PPP time and frequency transfer independent of time-varying receiver biases

Abstract

Precise point positioning (PPP) has become a competitive time and frequency transfer technique using global navigation satellite system (GNSS) measurements. The core objective of PPP time and frequency transfer is to obtain high-precision solutions for the receiver clock parameter. However, due to the linear correlation between the receiver clock, code biases and phase biases in the PPP model, those three types of parameters cannot be estimated separately. When constructing the full-rank PPP model, the receiver clock parameter absorbs the ionosphere-free (IF) receiver code bias and thus loses its original form. In traditional PPP time and frequency transfer, it is usually assumed that the receiver code biases are time-invariant, which is not always true. Studies have shown that receiver code biases may have significant time variability, which inevitably affects the time and frequency transfer performance. Therefore, in this contribution, the receiver code biases are considered time-variant parameters in the filtering process.
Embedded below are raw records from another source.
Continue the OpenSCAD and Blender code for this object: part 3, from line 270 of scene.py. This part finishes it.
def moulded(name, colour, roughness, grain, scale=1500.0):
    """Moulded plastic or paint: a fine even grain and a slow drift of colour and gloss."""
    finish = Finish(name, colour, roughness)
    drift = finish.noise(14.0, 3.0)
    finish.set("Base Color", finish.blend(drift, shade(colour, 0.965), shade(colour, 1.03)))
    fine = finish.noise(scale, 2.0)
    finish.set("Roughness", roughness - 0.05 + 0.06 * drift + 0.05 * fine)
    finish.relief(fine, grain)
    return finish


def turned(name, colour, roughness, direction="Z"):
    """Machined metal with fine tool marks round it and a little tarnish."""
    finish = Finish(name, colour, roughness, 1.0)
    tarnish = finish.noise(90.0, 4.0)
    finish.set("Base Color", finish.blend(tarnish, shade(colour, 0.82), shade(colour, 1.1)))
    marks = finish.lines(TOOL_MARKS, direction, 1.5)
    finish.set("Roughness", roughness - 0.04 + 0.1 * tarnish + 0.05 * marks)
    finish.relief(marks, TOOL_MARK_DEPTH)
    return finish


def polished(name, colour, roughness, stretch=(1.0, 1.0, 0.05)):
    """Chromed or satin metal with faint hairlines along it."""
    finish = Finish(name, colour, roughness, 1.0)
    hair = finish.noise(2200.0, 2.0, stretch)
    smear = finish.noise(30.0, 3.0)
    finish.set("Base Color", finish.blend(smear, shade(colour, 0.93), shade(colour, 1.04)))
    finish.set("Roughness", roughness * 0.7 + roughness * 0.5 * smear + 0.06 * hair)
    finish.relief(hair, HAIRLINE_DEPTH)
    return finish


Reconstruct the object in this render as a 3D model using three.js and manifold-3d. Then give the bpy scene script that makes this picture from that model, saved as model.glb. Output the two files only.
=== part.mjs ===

They are made estimable by choosing the first-epoch receiver code biases as the datum. The IF PPP and uncombined (UC) PPP considering time-varying receiver biases will be considered. In this sense, only the IF receiver code bias of the first epoch will be included in the estimable receiver clock so that the time and frequency transfer will no longer be affected by time-varying receiver biases. The time-varying behaviors of the receiver code biases will first be shown, which will show that the time-invariant assumption of the IF receiver bias is not always reasonable. Next, the time and frequency transfer performance of PPP considering the time-varying receiver biases will be compared with traditional PPP approach. Improvements in time transfer and long-term frequency stability of PPP considering time-varying receiver code will be demonstrated.